In general, acrylic films can not be manufactured using the casting method. This is due to the fact that acrylic films are not easily stripped or peeled from the casting substrate without tearing the film. U.S. Pat. Nos. 4,584,231 and 4,664,859 both to Knoop teach the use of specialty acrylic copolymers to overcome the stripping problems associated with the manufacture of acrylic films using the casting method. However, these specialty copolymers and copolymer blends are complex, expensive, and not suitable for preparing high quality films for demanding optical applications. For example, the copolymer systems suggested in U.S. Pat. Nos. 4,584,231 and 4,664,859 both to Knoop rely on the use of soft polymer segments. These soft segments are known to reduce the continuous service temperature and abrasion resistance of acrylic materials.
Despite the wide use of the casting method to manufacture optical films, however, there are a number of disadvantages to casting technology. One disadvantage is that cast films have significant optical birefringence. Although films prepared by casting methods have lower birefringence when compared to films prepared by melt extrusion methods, birefringence remains objectionably high. For example, cellulose triacetate films prepared by casting methods exhibit in-plane retardation of 7 nanometers (nm) for light in the visible spectrum as disclosed in U.S. Pat. No. 5,695,694 to Iwata. Polycarbonate films prepared by casting methods exhibit in-plane retardation of 17 nm as disclosed in U.S. Pat. Nos. 5,478,518 and 5,561,180 both to Taketani. U.S. Patent Application. Serial no. 2001/0039319 A1 to Harita claims that color irregularities in stretched polyvinyl alcohol sheets are reduced when the difference in retardation between widthwise positions within the film is less than 5 nm in the original unstretched film. For many applications of optical films, low in-plane retardation values are desirable. In particular, values of in-plane retardation of less than 10 nm are preferred.

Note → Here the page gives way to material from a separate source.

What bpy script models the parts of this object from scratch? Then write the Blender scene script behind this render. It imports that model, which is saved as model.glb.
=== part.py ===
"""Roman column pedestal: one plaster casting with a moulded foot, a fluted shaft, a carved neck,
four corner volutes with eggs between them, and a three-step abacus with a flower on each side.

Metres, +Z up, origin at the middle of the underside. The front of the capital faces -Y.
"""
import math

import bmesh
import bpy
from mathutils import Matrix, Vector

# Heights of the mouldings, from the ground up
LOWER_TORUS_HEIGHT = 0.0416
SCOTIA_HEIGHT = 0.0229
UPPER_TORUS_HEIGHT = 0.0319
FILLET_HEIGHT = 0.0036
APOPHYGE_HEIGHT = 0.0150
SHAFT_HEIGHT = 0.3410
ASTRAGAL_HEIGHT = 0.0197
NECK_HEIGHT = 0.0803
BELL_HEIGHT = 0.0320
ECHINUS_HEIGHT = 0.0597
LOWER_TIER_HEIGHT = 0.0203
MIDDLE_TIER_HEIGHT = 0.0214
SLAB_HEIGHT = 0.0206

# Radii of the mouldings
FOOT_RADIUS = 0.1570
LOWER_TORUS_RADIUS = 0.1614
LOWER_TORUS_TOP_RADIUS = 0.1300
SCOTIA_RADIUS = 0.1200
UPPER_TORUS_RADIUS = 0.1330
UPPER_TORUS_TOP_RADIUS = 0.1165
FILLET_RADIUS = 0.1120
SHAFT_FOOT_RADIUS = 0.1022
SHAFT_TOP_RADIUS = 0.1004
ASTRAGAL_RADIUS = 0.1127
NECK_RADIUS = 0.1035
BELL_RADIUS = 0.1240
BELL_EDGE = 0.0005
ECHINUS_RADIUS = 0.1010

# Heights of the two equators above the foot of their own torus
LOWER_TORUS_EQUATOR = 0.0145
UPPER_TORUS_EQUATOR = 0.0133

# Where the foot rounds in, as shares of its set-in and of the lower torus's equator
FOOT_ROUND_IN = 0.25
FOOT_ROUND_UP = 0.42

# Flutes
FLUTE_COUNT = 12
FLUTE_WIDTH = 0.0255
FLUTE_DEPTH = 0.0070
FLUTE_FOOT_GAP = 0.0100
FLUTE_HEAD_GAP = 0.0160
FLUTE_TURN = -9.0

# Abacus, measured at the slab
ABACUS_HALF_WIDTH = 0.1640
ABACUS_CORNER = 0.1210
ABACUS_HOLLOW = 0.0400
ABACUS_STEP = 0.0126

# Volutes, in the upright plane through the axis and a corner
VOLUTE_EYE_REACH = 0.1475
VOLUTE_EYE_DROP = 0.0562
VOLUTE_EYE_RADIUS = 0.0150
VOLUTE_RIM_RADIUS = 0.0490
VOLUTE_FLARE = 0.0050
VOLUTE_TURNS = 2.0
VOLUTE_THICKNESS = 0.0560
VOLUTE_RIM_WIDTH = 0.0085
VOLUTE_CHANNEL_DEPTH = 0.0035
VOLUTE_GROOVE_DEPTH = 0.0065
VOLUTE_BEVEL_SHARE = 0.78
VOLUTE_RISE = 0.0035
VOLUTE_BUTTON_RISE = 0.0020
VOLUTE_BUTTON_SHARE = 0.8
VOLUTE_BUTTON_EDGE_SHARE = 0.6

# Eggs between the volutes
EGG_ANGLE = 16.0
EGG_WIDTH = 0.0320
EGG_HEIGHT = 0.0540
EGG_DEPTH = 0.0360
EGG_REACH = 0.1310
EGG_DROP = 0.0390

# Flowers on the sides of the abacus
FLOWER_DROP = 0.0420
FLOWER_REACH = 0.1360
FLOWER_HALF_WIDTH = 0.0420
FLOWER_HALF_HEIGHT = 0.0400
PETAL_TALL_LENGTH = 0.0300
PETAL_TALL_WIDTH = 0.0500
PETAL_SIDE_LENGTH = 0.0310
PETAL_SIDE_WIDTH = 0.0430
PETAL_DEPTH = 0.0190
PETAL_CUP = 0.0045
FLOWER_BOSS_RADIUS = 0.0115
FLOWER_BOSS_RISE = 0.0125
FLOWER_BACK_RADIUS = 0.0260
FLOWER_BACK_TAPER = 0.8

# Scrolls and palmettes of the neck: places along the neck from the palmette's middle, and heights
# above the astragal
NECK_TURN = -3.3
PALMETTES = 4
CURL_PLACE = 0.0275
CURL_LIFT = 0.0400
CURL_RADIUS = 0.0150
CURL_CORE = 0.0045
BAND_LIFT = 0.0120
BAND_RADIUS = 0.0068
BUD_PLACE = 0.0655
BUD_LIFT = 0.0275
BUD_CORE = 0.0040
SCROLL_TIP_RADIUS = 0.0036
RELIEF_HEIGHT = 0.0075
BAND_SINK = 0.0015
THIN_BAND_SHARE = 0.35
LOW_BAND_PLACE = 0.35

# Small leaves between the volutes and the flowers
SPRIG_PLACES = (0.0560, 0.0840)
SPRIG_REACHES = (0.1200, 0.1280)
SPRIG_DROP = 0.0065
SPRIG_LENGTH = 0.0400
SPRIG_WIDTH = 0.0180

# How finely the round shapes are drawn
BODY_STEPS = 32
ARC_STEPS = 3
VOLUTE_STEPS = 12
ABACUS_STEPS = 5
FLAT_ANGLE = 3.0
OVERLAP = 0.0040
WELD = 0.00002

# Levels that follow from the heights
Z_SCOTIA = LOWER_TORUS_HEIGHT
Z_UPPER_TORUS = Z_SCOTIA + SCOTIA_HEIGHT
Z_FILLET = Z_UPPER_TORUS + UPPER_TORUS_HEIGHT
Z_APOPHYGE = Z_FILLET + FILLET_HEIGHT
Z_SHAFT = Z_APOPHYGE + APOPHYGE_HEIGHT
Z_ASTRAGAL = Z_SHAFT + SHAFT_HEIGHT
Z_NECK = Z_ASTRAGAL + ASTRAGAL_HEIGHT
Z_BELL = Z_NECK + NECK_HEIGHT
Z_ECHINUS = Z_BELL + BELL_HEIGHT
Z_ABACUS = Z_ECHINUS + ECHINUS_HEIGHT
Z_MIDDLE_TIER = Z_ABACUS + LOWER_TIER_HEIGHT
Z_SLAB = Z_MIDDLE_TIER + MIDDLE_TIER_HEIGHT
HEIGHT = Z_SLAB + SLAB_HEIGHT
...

Birefringence in cast films arises from orientation of polymers during the manufacturing operations. This molecular orientation causes indices of refraction within the plane of the film to be measurably different. In-plane birefringence is the difference between these indices of refraction in perpendicular directions within the plane of the film. The absolute value of birefringence multiplied by the film thickness is defined as in-plane retardation. Therefore, in-plane retardation is a measure of molecular anisotropy within the plane of the film.
During the casting process, molecular orientation may arise from a number of sources including shear of the dope in the die, shear of the dope by the metal support during application, shear of the partially dried film during the peeling step, and shear of the free-standing film during conveyance through the final drying step. These shear forces orient the polymer molecules and ultimately give rise to undesirably high birefringence or retardation values. To minimize shear and obtain the lowest birefringence films, casting processes are typically operated at very low line speeds of 1–15 m/min as disclosed in U.S. Pat. No. 5,695,694 to Iwata. Slower line speeds generally produce the highest quality films.

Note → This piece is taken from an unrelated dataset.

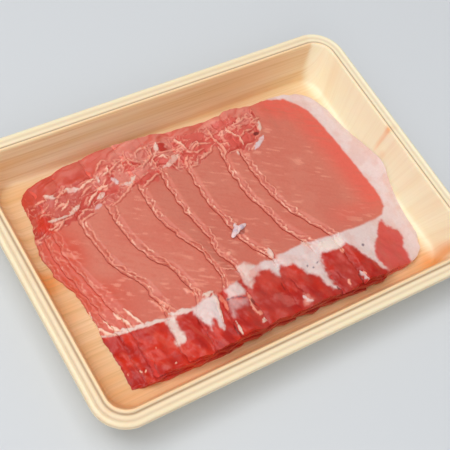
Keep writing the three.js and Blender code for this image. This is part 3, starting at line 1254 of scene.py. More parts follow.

Another drawback to the casting method is the inability to accurately apply multiple layers. As noted in U.S. Pat. No. 5,256,357 to Hayward, conventional multi-slot casting dies create unacceptably non-uniform films. In particular, line and streak non-uniformity is greater than 5% with prior art devices. Acceptable two layer films may be prepared by employing special die lip designs as taught in U.S. Pat. No. 5,256,357 to Hayward, but the die designs are complex and may be impractical for applying more than two layers simultaneously.
Another drawback to the casting method is the restrictions on the viscosity of the dope. In casting practice, the viscosity of dope is on the order of 50,000 cp. For example, U.S. Pat. No. 5,256,357 to Hayward describes practical casting examples using dopes with a viscosity of 100,000 cp. In general, cast films prepared with lower viscosity dopes are known to produce non-uniform films as noted for example in U.S. Pat. No. 5,695,694 to Iwata. In U.S. Pat. No. 5,695,694 to Iwata, the lowest viscosity dopes used to prepare casting samples are approximately 10,000 cp. At these high viscosity values, however, casting dopes are difficult to filter and degas. While fibers and larger debris may be removed, softer materials such as polymer slugs are more difficult to filter at the high pressures found in dope delivery systems. Particulate and bubble artifacts create conspicuous inclusion defects as well as streaks and may create substantial waste.
In addition, the casting method can be relatively inflexible with respect to product changes. Because casting requires high viscosity dopes, changing product formulations requires extensive down time for cleaning delivery systems to eliminate the possibility of contamination. Particularly problematic are formulation changes involving incompatible polymers and solvents. In fact, formulation changes are so time consuming and expensive with the casting method that most production machines are dedicated exclusively to producing only one film type.
Finally, cast films may exhibit undesirable cockle or wrinkles. Thinner films are especially vulnerable to dimensional artifacts either during the peeling and drying steps of the casting process or during subsequent handling of the film. In particular, the preparation of composite optical plates from resin films requires a lamination process involving application of adhesives, pressure, and high temperatures. Very thin films are difficult to handle during this lamination process without wrinkling. In addition, many cast films may naturally become distorted over time due to the effects of moisture. For optical films, good dimensional stability is necessary during storage as well as during subsequent fabrication of composite optical plates.